When I say "watch it play out" it's because I don't have a good feel for where it's going. This is a battle at the top of the food chain for control of this market. And both sides want it to come down, but on their respective terms. As far as I'm concerned, it's not a matter of "if" it comes down, but when and how deep. Central Bank markets are not people markets, they are rigged for the benefit of those at the top. They would rather the rest of us eat dirt. I've been in the G fund most of the year and have no intention of leaving.

I post on this board because I actually care about people like me who have families and just want a decent shot at putting together a financial nest egg. But the game is rigged. Seriously rigged. The President has warned us himself over the past 2 years or so.

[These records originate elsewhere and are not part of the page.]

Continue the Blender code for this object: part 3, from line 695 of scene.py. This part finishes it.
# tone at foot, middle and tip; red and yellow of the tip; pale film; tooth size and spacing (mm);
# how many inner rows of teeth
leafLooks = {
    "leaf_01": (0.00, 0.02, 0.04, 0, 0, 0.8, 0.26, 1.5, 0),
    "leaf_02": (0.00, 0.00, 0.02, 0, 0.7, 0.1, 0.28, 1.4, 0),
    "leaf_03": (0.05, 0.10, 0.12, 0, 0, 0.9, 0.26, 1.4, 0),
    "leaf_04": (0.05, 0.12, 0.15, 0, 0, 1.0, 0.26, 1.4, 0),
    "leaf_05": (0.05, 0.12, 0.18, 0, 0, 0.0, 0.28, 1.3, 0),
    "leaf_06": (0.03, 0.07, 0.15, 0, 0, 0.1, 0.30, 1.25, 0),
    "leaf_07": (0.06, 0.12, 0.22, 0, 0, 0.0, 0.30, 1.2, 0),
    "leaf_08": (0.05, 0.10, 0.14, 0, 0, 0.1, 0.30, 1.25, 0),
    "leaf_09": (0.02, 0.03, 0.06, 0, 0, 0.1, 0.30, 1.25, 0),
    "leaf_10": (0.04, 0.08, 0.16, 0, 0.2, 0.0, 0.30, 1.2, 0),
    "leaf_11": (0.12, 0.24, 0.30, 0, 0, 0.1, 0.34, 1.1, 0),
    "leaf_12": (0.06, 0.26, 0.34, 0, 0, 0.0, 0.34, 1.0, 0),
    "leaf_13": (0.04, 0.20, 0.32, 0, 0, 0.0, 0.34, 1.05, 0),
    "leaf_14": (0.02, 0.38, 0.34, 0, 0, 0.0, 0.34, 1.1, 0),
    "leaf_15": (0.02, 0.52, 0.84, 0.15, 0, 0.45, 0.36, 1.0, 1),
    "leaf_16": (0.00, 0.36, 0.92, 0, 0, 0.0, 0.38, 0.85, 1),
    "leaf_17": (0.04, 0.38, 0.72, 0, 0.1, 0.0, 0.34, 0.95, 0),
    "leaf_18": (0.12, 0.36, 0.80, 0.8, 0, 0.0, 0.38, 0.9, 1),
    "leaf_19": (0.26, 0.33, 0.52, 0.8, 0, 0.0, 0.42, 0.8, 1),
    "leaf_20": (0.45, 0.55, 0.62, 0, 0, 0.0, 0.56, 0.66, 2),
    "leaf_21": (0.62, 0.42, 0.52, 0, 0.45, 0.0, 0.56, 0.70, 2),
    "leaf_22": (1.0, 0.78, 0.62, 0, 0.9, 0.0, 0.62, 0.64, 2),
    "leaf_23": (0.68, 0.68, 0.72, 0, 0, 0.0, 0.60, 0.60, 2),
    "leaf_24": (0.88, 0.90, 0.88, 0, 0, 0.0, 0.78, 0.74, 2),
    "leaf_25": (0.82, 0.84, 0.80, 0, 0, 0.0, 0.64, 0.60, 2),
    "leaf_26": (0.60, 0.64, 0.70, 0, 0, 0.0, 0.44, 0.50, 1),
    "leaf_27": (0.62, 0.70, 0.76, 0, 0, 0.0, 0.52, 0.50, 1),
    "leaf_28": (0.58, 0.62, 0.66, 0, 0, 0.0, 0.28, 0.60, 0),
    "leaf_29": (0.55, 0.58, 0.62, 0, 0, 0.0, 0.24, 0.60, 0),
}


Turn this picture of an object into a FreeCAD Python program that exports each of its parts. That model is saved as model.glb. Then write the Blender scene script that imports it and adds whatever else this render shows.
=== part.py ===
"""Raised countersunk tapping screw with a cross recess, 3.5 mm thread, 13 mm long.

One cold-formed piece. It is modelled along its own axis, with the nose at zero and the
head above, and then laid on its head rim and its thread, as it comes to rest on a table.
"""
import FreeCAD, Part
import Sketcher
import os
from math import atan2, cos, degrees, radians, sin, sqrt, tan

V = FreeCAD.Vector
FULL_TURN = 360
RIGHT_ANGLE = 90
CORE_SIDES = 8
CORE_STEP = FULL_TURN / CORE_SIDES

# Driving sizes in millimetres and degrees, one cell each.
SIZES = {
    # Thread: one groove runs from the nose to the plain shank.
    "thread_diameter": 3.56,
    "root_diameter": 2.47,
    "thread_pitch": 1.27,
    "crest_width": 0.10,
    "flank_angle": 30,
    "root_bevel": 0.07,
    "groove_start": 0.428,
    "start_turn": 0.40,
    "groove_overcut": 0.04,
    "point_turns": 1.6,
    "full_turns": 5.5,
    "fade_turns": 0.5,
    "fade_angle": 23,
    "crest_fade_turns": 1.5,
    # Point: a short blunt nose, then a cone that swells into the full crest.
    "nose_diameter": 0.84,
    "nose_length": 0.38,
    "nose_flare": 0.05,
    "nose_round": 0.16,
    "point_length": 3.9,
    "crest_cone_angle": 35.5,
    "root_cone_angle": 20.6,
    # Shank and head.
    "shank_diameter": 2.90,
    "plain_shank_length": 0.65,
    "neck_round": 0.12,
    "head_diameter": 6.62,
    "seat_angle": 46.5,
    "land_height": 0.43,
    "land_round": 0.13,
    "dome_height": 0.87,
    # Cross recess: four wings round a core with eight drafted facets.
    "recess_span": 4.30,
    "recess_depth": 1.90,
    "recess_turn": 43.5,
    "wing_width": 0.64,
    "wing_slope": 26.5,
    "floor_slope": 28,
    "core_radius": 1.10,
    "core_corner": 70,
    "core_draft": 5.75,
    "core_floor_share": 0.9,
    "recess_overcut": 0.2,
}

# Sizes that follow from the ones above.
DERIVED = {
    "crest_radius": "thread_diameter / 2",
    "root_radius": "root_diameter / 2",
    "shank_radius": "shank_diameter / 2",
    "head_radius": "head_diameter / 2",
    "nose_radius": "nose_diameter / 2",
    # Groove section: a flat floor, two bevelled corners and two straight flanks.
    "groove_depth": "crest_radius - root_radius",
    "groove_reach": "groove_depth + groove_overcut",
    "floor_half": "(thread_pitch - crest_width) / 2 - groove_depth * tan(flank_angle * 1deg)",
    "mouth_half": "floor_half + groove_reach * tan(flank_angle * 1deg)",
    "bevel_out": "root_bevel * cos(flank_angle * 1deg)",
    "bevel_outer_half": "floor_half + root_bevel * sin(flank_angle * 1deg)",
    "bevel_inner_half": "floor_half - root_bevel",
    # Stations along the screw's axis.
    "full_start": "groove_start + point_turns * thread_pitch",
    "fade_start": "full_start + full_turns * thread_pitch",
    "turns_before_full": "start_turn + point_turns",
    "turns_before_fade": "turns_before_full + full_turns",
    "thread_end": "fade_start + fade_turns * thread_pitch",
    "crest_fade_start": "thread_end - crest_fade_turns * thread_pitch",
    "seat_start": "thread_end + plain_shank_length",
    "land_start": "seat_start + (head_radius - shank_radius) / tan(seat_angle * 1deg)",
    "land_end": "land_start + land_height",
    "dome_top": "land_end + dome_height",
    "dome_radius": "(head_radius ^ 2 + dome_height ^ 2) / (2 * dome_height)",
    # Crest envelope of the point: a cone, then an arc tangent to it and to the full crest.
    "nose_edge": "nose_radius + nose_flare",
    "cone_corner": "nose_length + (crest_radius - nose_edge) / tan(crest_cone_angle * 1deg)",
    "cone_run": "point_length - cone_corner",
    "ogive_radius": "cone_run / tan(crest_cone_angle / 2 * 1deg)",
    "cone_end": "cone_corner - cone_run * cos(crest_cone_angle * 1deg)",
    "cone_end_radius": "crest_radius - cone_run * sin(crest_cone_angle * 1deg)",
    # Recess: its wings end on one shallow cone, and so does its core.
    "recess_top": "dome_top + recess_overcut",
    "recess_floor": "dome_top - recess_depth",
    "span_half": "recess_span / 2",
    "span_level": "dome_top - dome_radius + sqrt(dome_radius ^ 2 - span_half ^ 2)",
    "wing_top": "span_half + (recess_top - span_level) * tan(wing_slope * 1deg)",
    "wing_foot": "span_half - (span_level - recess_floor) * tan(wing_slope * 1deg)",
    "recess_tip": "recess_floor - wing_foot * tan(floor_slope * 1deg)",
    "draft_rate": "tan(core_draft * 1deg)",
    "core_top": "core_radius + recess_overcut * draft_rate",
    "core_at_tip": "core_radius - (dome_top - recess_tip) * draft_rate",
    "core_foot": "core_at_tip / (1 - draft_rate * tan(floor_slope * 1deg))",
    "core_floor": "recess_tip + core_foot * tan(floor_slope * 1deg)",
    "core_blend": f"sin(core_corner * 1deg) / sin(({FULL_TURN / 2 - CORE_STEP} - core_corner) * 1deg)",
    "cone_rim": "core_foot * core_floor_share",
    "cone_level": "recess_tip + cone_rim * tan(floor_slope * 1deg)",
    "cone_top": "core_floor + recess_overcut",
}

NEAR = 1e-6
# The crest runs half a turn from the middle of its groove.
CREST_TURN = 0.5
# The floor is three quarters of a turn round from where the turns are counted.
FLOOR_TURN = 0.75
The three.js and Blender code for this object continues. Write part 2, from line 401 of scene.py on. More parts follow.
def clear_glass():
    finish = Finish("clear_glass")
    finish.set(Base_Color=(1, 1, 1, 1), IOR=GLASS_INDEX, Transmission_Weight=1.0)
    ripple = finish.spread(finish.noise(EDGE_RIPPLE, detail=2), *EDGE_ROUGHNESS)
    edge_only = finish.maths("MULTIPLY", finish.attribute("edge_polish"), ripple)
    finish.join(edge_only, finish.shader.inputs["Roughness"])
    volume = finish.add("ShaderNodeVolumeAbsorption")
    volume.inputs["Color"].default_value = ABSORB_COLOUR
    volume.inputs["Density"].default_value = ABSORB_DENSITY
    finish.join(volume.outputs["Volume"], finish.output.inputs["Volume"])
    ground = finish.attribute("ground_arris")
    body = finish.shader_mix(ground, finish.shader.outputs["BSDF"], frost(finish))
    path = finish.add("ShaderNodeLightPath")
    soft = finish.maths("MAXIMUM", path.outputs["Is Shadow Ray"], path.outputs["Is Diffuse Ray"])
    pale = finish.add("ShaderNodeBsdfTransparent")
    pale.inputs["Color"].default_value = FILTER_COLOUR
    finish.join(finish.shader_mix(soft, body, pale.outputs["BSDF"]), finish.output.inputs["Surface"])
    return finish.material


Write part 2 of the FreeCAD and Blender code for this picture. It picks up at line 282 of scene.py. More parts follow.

I have been saying I'm longer term bearish for a little while now, but I post short term stuff when I think there's still time for those that like to gamble. I don't have the stomach for the risk I see in this market, but if my analysis helps others, I'm happy. :smile:
 
I mentioned yesterday that whipsaws may be an issue now that volatility has picked up and today's action was proof of that as price fell rather hard only to recover as the trading day advanced. By the close, the indexes were relatively flat. At face value, it's bullish action.

S&P 500.png
DWCPF.png

Not much change in the charts today. The options are on the bearish side this evening. Breadth ticked lower just a bit and still remains negative.

I think the bulls have the advantage in the short term, but the bearish options suggest weakness on Thursday. Price is well above its lows from last week, but can price continue to recover? It's still got a long way to go to get back to its October high.

NAAIM reports tomorrow. I'm especially interested in seeing how they are positioned this week and into next.
 
On Wednesday, I said the options were looking bearish and that we might be in for another bout of selling. That was exactly what we got.

S&P 500.png
DWCPF.png

Price on the S&P 500 closed right at its 200 dma, which so far is a successful test of support. But price on the DWCPF has not done the same. I also note that some of the markets around the globe are showing signs of stress. The Shanghai is one of them. These markets are all tied together to some extent, so we could be in the beginning stages of a domino effect. Yes, you can argue a bullish case too. But I am taking into consideration more than just technical indicators, which I don't do often. Central Bank markets are not designed to go on and on to the upside. And this bull market is certainly old enough to give way to a bear. We aren't there yet, but I think the scenario is more plausible than many might think.

The OEX is neutral this evening. The CBOE is leaning bullish. NAAIM got less bearish, but did not get overly bulled up either. I think many of them saw a decline coming, got short, and took profits. Now, they may be taking a wait and see approach by straddling the market.

Breadth fell and remains negative.

Overall, this market just doesn't look healthy at all. It could still recover, but there is a lot of headwinds fighting the bull now, not the least of which is age. If you're listening to the rhetoric by the central banks and the administration for the past few weeks, they appear to be getting ready to place blame for a market collapse. Just sayin'.

For Friday, the market may try to bounce once more from this latest bout of selling pressure. With elections on the horizon, anything can happen. Markets can be used to drive political agendas. I remain bearish.